Monday, January 2, 2017

I am writing a paper comparing the themes of Wilde's The Canterville Ghost to Cather's O Pioneers! What are some themes that are present in each story?

Wilde's satirical ghost story, "The Canterville Ghost," and Cather's novel of the West, O Pioneers!, are quite different. Wilde's story is a funny tale of Americans who live in England and defeat a ghost who is haunting their house. O Pioneers! is about the quest of the western woman Alexandra Bergson to make her family's farmland profitable.
One theme that unites them, however, is the characters' particularly American breed of determination and confidence. Hiram B. Otis, an American minister who buys a haunted English manor, is informed that a ghost inhabits the house.
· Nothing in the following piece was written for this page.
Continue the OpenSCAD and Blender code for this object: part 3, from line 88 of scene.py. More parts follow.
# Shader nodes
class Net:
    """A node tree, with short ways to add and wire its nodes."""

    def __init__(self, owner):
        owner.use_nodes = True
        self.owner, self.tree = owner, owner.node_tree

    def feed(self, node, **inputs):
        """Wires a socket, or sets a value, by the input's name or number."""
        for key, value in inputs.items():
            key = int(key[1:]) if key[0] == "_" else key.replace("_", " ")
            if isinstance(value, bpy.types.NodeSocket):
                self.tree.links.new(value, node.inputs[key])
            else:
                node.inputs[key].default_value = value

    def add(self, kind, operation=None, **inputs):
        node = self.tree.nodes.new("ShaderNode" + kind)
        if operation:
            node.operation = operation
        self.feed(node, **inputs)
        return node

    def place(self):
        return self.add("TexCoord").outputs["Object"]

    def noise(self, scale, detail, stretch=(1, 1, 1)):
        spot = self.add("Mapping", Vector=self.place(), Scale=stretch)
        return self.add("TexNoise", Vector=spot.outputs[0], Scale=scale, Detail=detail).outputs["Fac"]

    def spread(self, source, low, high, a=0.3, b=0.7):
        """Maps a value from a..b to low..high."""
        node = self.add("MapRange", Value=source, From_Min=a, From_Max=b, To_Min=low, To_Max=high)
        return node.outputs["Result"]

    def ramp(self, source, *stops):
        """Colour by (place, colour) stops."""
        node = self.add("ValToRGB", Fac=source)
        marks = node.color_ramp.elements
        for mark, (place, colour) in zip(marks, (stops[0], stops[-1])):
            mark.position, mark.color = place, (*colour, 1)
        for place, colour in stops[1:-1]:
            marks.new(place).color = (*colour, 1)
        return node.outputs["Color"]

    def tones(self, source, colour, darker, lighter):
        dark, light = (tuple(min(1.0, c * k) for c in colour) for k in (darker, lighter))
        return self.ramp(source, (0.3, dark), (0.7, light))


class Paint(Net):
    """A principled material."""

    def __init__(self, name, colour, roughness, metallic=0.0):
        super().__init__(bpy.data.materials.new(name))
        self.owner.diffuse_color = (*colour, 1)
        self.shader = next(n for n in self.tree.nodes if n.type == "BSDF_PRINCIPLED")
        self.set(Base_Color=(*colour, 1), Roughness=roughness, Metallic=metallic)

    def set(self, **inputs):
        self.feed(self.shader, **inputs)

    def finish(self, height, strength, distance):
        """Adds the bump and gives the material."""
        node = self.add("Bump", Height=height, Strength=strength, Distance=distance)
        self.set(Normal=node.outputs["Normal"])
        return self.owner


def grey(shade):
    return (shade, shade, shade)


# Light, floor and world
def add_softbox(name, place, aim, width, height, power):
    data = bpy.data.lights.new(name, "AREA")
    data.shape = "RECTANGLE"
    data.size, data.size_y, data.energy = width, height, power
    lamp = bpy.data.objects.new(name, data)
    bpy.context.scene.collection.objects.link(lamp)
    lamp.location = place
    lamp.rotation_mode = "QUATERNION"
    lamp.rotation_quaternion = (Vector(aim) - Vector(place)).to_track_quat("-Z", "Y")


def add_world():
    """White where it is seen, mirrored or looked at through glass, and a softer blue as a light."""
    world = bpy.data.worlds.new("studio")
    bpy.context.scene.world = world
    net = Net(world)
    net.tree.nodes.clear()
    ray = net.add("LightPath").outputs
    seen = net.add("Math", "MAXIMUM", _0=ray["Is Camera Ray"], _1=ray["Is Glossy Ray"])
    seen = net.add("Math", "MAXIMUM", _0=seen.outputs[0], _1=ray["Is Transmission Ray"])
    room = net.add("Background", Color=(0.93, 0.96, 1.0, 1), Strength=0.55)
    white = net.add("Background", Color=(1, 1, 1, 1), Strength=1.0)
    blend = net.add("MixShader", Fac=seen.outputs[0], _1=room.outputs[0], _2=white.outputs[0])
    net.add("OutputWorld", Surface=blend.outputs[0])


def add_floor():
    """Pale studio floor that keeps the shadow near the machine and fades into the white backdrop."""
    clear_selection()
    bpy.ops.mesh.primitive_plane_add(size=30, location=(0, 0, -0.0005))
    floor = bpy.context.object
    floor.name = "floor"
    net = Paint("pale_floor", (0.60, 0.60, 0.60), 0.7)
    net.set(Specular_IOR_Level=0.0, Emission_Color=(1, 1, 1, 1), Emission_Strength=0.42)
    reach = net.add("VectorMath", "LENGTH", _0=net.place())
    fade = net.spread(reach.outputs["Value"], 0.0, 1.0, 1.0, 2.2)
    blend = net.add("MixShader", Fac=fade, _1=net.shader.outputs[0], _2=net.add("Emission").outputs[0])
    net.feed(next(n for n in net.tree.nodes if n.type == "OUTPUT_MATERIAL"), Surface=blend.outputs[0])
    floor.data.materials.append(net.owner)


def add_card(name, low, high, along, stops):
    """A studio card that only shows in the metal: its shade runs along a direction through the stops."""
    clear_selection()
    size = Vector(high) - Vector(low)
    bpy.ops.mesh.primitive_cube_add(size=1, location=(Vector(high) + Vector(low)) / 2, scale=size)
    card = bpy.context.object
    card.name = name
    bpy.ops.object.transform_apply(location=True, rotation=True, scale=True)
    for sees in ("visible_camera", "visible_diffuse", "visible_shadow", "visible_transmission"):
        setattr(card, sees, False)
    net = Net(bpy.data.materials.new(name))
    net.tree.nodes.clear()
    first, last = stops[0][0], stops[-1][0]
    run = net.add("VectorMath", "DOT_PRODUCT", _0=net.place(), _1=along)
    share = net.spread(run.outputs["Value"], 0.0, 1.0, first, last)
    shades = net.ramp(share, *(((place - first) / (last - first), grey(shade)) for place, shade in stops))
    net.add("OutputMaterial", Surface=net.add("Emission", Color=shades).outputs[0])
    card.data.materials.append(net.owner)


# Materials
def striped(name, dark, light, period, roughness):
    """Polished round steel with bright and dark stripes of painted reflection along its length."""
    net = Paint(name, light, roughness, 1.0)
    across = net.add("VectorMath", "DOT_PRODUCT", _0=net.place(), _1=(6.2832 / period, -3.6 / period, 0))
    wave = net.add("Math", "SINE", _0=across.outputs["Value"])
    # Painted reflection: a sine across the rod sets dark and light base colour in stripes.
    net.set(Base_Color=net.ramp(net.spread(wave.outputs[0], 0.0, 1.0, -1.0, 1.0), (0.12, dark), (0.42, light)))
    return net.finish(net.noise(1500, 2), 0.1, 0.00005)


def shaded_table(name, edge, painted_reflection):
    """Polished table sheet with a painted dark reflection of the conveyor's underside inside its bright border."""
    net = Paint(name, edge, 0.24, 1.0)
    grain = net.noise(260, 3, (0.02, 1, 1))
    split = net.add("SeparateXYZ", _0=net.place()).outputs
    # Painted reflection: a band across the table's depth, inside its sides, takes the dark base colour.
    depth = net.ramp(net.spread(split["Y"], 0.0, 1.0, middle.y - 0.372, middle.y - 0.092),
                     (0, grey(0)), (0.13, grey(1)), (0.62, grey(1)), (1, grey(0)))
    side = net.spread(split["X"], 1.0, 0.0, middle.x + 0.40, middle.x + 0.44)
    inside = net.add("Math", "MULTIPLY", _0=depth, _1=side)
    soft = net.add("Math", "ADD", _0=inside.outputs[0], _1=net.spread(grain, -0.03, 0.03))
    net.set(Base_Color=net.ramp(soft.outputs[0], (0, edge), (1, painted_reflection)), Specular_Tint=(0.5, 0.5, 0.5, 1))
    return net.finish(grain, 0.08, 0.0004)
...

He responds, never faltering in his confidence, "But there is no such thing, sir, as a ghost, and I guess the laws of Nature are not going to be suspended for the British aristocracy." Otis and his family doubt the traditions of the British, and with their particularly American brand of know-how, they defeat the ghost. For example, they use newfangled products such as Pinkerton's Champion Stain Remover to remove the bloodstain the ghost has left on the floor.
Similarly, Alexandra in O Pioneers! is full of American confidence. When her father dies, she tells her brother about their land,

You poor boy, you won't have to work it. The men in town who are buying up other people's land don't try to farm it. They are the men to watch, in a new country (page 27).

Like the Otis family, Alexandra has an American kind of faith in new forms of agricultural technology, and she eventually makes her land prosperous. The themes that unite both books are American confidence and reliance on technology.